I do trust that you will keep infinitely far from sectarianism. The great body of the Christians who are accustomed to religion, are scarce capable of understanding anything else, as the mind ever tends there. If they become so in their position before God, they would be utterly useless, and I am persuaded, immediately broken to pieces. You are nothing, nobody, but Christians, and the moment you cease to be an available mount for communion for any consistent Christian, you will go to pieces or help the evil.
J N Darby, Letters of J. N. Darby, Vol. 1 Number 6.
I am not living in this world, I am dying here.
J. N. Darby, The Path and Character of the Christian. Accessed on 11/10/2012.
Discovered at: Assembly Quest
A friend asked me to write about my experiences reading through Collected Writings of John Nelson Darby. What was it like? What did I learn from it? Are there any tips and hints for someone else wanting to read the whole set?

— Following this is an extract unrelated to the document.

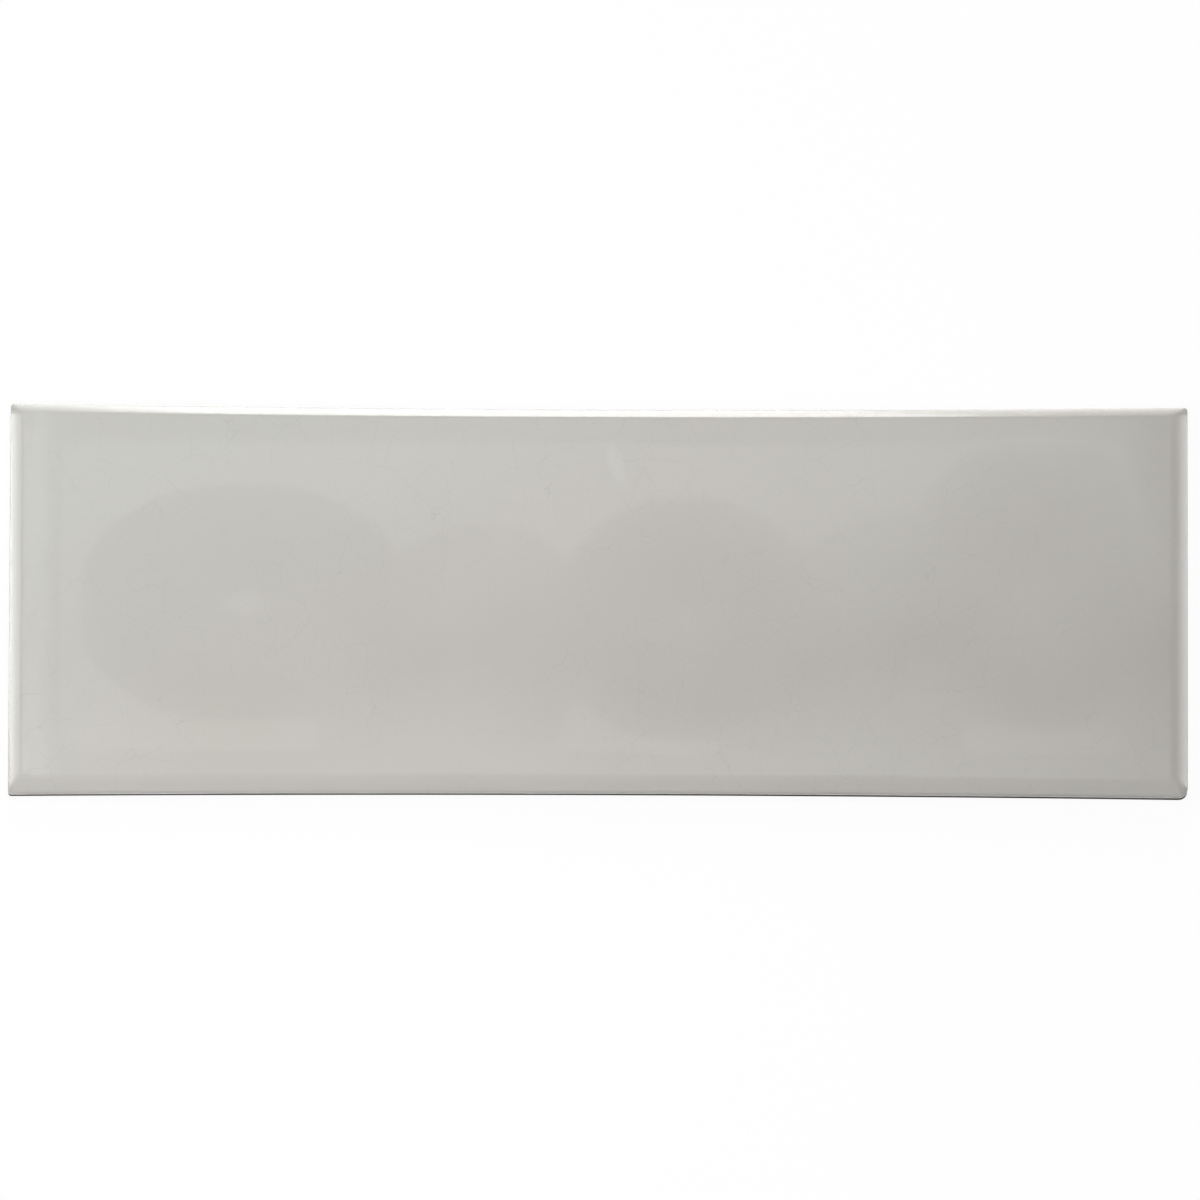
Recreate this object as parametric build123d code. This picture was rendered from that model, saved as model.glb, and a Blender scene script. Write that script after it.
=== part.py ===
from build123d import *
import math
import os

# A pressed and glazed wall tile of brick format, 3 : 1, lying on its back with the glazed face up.
# Millimetres. X runs along the tile, Y across it, Z up. The origin is the middle of the back, on its ribs.

# Body
length = 300.0
width = 100.0
thickness = 9.0
long_edge_bow = {"near": 0.75, "far": 1.1}
side_draft = 0.2
corner_radius = {"far left": 0.8, "far right": 0.8, "near left": 0.8, "near right": 2.2}
crease_corner_share = 0.3
back_taper_height = 2.4
back_taper_inset = 0.7

# Edges: a slope that starts with a light crease, then a tight turn down into the wall.
# For each side the width of the slope seen from above, and its steepness at the crease.
sides = ["left", "right", "near", "far"]
slope_width = {"left": 2.9, "right": 4.0, "near": 4.5, "far": 1.8}
crease = {"left": 0.10, "right": 0.05, "near": 0.07, "far": 0.26}
slope_drop = 1.0
slope_rings = 4
turn_drop = 0.5
turn_rings = 3
slope_overrun = 0.2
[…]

I read Collected Writings over the course of 15 years. There were some volumes I read in a week or two, others took months. Sometimes I’d go months, or even a whole year between finishing one volume and starting the next. And of course I read some other things in the meantime, which might have helped me understand JND a little better.
To answer the most important question, yes it was tough reading, but it was definitely worth the effort. I would absolutely encourage anyone else to read Darby. Whether reading through Collected Writings is worth the effort depends largely on who you are and what you’re looking for. If you want a verse-by-verse commentary, you’ll be disappointed. Darby wasn’t really an expositor. If you want a study of types and shadows in the Old Testament, you might want to read C H Mackintosh (CHM) instead: that isn’t really what Darby writes about.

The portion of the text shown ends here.